**Exercise task:**
Return all lines in the material below that contain "with".

**Task inputs:**
□ □ □

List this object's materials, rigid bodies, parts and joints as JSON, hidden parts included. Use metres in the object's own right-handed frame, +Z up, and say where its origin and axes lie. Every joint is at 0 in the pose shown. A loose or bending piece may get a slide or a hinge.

□ □ □

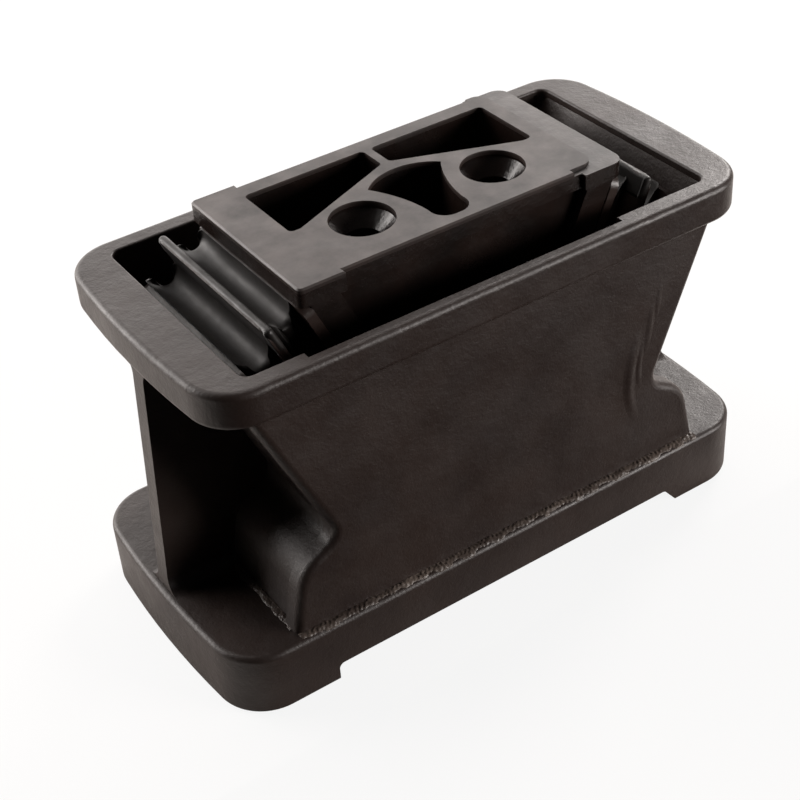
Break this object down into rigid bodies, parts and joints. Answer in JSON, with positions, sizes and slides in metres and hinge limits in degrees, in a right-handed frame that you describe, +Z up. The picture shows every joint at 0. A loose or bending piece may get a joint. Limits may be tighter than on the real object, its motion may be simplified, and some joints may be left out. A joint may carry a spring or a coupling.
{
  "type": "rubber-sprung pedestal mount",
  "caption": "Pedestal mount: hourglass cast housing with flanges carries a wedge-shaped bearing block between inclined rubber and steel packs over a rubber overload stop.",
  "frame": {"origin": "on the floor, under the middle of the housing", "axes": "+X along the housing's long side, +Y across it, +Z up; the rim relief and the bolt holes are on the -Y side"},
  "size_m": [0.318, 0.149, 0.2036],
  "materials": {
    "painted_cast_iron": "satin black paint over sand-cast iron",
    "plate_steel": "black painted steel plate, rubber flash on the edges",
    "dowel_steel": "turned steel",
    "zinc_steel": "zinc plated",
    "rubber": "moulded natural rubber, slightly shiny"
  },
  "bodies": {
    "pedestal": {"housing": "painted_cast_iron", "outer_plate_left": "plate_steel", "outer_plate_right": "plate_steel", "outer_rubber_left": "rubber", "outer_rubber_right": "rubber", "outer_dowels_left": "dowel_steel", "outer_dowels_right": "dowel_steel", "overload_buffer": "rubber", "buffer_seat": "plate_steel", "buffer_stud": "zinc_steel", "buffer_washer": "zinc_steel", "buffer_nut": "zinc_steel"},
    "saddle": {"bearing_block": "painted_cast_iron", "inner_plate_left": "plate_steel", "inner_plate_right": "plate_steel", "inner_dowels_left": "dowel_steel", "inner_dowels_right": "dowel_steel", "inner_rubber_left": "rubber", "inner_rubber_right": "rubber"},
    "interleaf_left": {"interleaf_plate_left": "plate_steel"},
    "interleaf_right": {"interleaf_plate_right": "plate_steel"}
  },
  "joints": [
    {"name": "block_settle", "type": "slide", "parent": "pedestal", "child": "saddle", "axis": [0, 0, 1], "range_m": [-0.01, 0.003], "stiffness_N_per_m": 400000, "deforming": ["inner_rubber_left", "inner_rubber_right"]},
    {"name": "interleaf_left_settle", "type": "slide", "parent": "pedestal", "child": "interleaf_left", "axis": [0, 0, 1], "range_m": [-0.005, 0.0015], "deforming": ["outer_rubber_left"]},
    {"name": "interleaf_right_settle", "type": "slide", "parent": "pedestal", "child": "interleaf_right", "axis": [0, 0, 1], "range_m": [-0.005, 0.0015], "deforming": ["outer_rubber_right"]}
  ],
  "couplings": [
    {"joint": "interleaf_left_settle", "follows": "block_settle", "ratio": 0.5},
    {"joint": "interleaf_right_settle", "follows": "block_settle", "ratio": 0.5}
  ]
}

□ □ □

**The completed task:**
Break this object down into rigid bodies, parts and joints. Answer in JSON, with positions, sizes and slides in metres and hinge limits in degrees, in a right-handed frame that you describe, +Z up. The picture shows every joint at 0. A loose or bending piece may get a joint. Limits may be tighter than on the real object, its motion may be simplified, and some joints may be left out. A joint may carry a spring or a coupling.
  "caption": "Pedestal mount: hourglass cast housing with flanges carries a wedge-shaped bearing block between inclined rubber and steel packs over a rubber overload stop.",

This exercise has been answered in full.